Best to solve this in three steps:
For each User_ID, select the last record where the interaction is in the list "Cancelled Appointment", "Scheduled Appointment", or "Had Appointment". To do this we can use a Correlated Subquery to find the max(date) for each user_id where the interaction is in that list.
SELECT
user_id,
DATE,
interaction
FROM table_2 t2
WHERE DATE IN (
SELECT max(DATE)
FROM table_2
WHERE t2.user_id = user_id
AND Interaction IN (
'Cancelled Appointment',
'Scheduled Appointment',
'Had Appointment'
)
)
For each User_ID, select the record where the interaction is "Called to refill Prescription". This one is a bit simple since need only to filter for "Called to refill prescription".
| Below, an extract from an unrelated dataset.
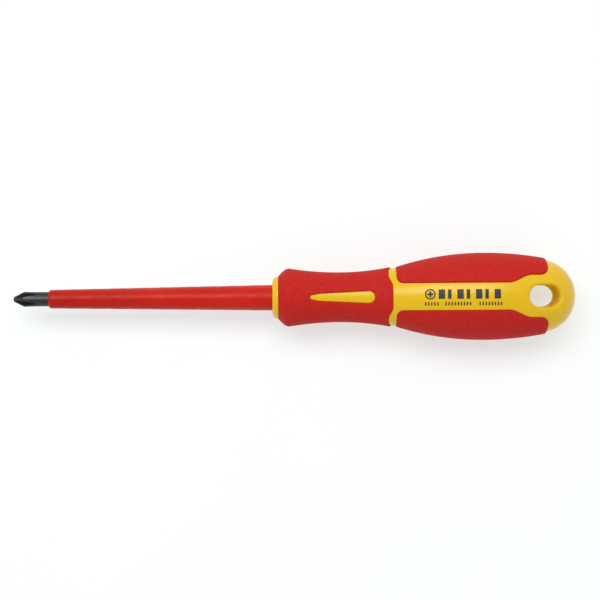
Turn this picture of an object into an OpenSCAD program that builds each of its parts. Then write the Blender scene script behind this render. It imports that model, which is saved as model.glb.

SELECT user_id, date FROM table_2 WHERE Interaction = 'Called To Refill Prescription'
Now we just join them together using a LEFT OUTER JOIN
, so we pick up all records from the first recordset, and only those that are matching from the second record set
SELECT
t1.user_id,
t1.date
t1.Interaction as Appointment_Details
t2.date as Prescription_Refill_Date
FROM
(
SELECT
user_id,
DATE,
interaction
FROM table_2 t2
WHERE DATE IN (
SELECT max(DATE)
FROM table_2
WHERE t2.user_id = user_id
AND Interaction IN (
'Cancelled Appointment',
'Scheduled Appointment',
'Had Appointment'
)
)
) t1
LEFT OUTER JOIN (SELECT user_id, date FROM table_2 WHERE Interaction = 'Called To Refill Prescription') t3
ON t1.user_id = t3.user_id
The big caveat here is that his really only works if the user_id shows up with on full set (a series of scheduled/cancelled/had appointments and a single "Called to refill Prescription"). Things will get a bit messier if it's necessary to show a user_id through multiple visits and multiple prescription refills. Also, if the scheduled and cancelled or scheduled and had an appointment on the same date, you will get duplicates back. This is because there is no logic stated that says which thing happened last. Either way, this should get you in the ballpark.